US: The US text for a tough new resolution on Iraq is dead in the water and has gone back to Washington for toning town, diplomatic sources at the UN in New York said yesterday.
However, the US President, Mr Bush, got the agreement of Republican leaders of the House of Representatives yesterday for a resolution in the US Congress which would authorise the President to use force against Iraq with or without a UN resolution.
The chief UN weapons inspector, Dr Hans Blix, will brief the 15 UN Security Council members in New York today about the agreement he reached in Vienna with Iraq on Tuesday to send back weapons inspectors by mid-October under existing UN resolutions.
This is unlikely to happen. US Secretary of State Mr Colin Powell said Washington would keep the pressure up for a new resolution and that inspectors should only go in "when they have the authority to do their job... and that will only come from a new resolution."
A new UN resolution is many days away because of deep divisions in the Security Council. France and Russia have refused to negotiate the text of the new US-proposed resolution until what they regard as hardline elements are removed, UN sources said.
The US text gives Baghdad seven days to accept all provisions in the resolution and 30 days to document all its weapons of mass destruction. Only then could inspectors begin their work and if any non-disclosure was found, any UN member could use force against Iraq.
At a meeting of the five permanent members on Tuesday, the French and Russian delegates objected specifically to provisions to provide military back-up for arms inspections, to interview Iraqi officials and their families outside Iraq, and to enforce no-fly and no-drive zones and ground and air transit zones inside Iraq, diplomats said.
The White House is still pressing for coercive inspections, with Security Council members supplying armed escorts for inspectors, but this was "not a realistic possibility", a UN diplomat said.
The idea was floated recently by Ms Jessica Matthews, president of the Carnegie Institute, as a way of positioning sizeable forces on Iraq's borders, prepared to secure any facility from which inspectors were barred.
Removing the special status of the eight Iraqi presidential sites, negotiated in a 1998 agreement between Iraq and the UN, is however very much still on the table. The 1998 accord stipulated special arrangements for any inspections of the presidential sites, but this falls far short of Washington's demand for "unfettered access" to anywhere in Iraq.
The provisions in the US text indicate that the Bush administration is now focusing on a possible alternative to a full military invasion.
Washington in fact has been signalling that it would be happy to see Iraqi President Saddam Hussein removed in other ways, through popular revolt, an army mutiny, voluntary exile or assassination.
Critics yesterday accused the White House of stepping over the line when spokesman Mr Ari Fleischer stated on Tuesday that assassination would be cheaper than a war in Iraq. Asked about the cost of a war, Mr Fleischer told reporters: "The cost of one bullet, if the Iraqi people take it on themselves, is substantially less than that."

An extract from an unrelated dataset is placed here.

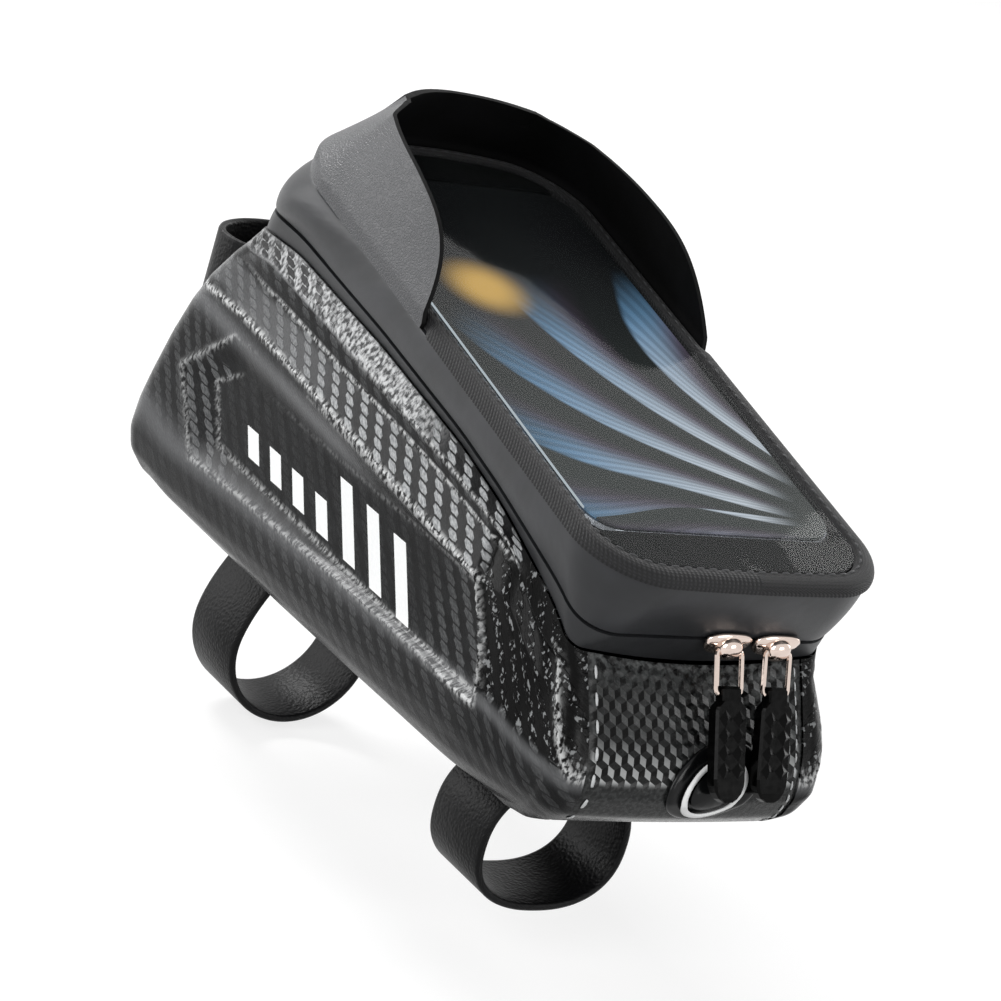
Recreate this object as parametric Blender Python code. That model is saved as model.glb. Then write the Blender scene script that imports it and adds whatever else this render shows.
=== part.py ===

Senate Republican leader Mr Trent Lott said yesterday: "It certainly would be easier and would be cheaper but we do have an executive order in America on the books that says that we don't assassinate leaders of other countries in the world, whether we like it or not."
The White House backed away from the statement yesterday, saying Mr Bush was not considering lifting the ban on US agents assassinating foreign leaders.
Meanwhile Mr Bush and House leaders agreed yesterday on a Congress resolution for dealing with Iraqi "diplomatically if we can, militarily if we must".
Mr Bush made a concession to Democrats and pledged to certify to Congress - before any military strike, if feasible, or within 48 hours of a US attack - that diplomatic and other peaceful means alone were inadequate to protect Americans from Mr Saddam's weapons of mass destruction.